Work to do. Output, word for word, every line from the start of the listing down to and including the line that contains "carry_corner_radius = 6.0"; include nothing else.

Data shown.
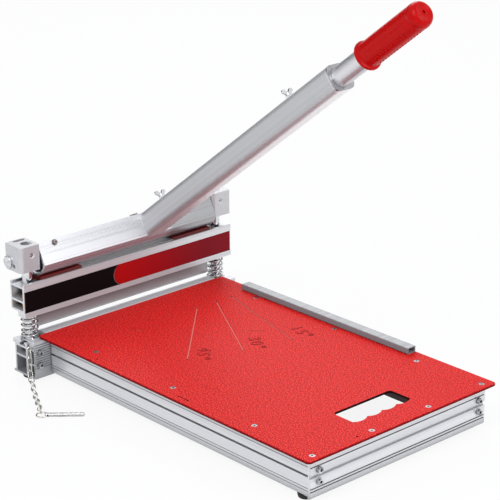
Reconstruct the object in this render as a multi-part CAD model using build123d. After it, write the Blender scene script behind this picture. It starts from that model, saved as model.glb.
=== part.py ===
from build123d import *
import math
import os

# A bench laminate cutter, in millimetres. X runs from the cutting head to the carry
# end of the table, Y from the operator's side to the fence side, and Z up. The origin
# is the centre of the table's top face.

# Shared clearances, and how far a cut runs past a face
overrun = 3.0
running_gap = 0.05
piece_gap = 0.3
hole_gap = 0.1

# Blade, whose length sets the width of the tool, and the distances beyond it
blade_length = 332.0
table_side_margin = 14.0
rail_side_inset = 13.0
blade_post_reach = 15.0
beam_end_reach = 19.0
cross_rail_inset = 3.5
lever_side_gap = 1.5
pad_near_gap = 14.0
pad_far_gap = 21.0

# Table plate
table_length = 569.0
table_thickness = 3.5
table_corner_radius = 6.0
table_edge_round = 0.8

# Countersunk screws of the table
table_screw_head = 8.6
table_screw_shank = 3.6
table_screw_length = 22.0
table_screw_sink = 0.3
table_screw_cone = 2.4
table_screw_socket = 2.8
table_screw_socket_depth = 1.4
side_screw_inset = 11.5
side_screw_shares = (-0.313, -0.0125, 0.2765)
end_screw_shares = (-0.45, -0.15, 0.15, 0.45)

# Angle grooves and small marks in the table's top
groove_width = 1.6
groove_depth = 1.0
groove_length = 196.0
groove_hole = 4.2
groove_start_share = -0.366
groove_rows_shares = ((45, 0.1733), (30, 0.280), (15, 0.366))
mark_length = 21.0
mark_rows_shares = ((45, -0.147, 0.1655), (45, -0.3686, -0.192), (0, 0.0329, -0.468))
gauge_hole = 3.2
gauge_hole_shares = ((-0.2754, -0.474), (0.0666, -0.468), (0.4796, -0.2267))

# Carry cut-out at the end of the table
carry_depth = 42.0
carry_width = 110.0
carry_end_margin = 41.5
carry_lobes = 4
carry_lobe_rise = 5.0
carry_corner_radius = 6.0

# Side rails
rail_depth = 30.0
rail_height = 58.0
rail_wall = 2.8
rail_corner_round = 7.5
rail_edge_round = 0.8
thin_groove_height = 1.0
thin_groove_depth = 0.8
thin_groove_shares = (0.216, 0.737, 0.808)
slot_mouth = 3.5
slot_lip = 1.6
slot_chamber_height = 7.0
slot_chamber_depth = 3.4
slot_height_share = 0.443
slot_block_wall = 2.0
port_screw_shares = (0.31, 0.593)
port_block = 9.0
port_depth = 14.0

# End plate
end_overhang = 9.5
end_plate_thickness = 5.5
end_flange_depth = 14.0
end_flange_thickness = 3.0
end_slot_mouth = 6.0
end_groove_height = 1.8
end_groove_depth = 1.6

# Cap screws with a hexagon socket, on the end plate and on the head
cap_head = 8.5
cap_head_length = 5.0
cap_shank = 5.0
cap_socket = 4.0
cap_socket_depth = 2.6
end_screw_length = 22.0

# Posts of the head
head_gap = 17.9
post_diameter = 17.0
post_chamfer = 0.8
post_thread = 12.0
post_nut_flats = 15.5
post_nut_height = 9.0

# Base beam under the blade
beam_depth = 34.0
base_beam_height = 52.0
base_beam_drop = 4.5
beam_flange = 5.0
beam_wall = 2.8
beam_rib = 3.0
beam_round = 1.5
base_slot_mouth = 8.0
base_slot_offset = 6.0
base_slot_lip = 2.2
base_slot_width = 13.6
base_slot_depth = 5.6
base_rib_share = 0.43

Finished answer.
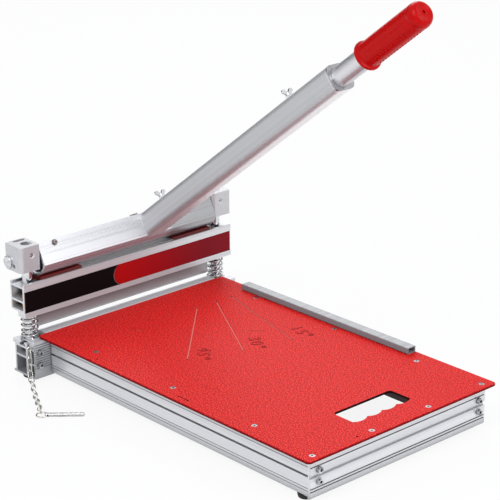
Reconstruct the object in this render as a multi-part CAD model using build123d. After it, write the Blender scene script behind this picture. It starts from that model, saved as model.glb.
=== part.py ===
from build123d import *
import math
import os

# A bench laminate cutter, in millimetres. X runs from the cutting head to the carry
# end of the table, Y from the operator's side to the fence side, and Z up. The origin
# is the centre of the table's top face.

# Shared clearances, and how far a cut runs past a face
overrun = 3.0
running_gap = 0.05
piece_gap = 0.3
hole_gap = 0.1

# Blade, whose length sets the width of the tool, and the distances beyond it
blade_length = 332.0
table_side_margin = 14.0
rail_side_inset = 13.0
blade_post_reach = 15.0
beam_end_reach = 19.0
cross_rail_inset = 3.5
lever_side_gap = 1.5
pad_near_gap = 14.0
pad_far_gap = 21.0

# Table plate
table_length = 569.0
table_thickness = 3.5
table_corner_radius = 6.0
table_edge_round = 0.8

# Countersunk screws of the table
table_screw_head = 8.6
table_screw_shank = 3.6
table_screw_length = 22.0
table_screw_sink = 0.3
table_screw_cone = 2.4
table_screw_socket = 2.8
table_screw_socket_depth = 1.4
side_screw_inset = 11.5
side_screw_shares = (-0.313, -0.0125, 0.2765)
end_screw_shares = (-0.45, -0.15, 0.15, 0.45)

# Angle grooves and small marks in the table's top
groove_width = 1.6
groove_depth = 1.0
groove_length = 196.0
groove_hole = 4.2
groove_start_share = -0.366
groove_rows_shares = ((45, 0.1733), (30, 0.280), (15, 0.366))
mark_length = 21.0
mark_rows_shares = ((45, -0.147, 0.1655), (45, -0.3686, -0.192), (0, 0.0329, -0.468))
gauge_hole = 3.2
gauge_hole_shares = ((-0.2754, -0.474), (0.0666, -0.468), (0.4796, -0.2267))

# Carry cut-out at the end of the table
carry_depth = 42.0
carry_width = 110.0
carry_end_margin = 41.5
carry_lobes = 4
carry_lobe_rise = 5.0
carry_corner_radius = 6.0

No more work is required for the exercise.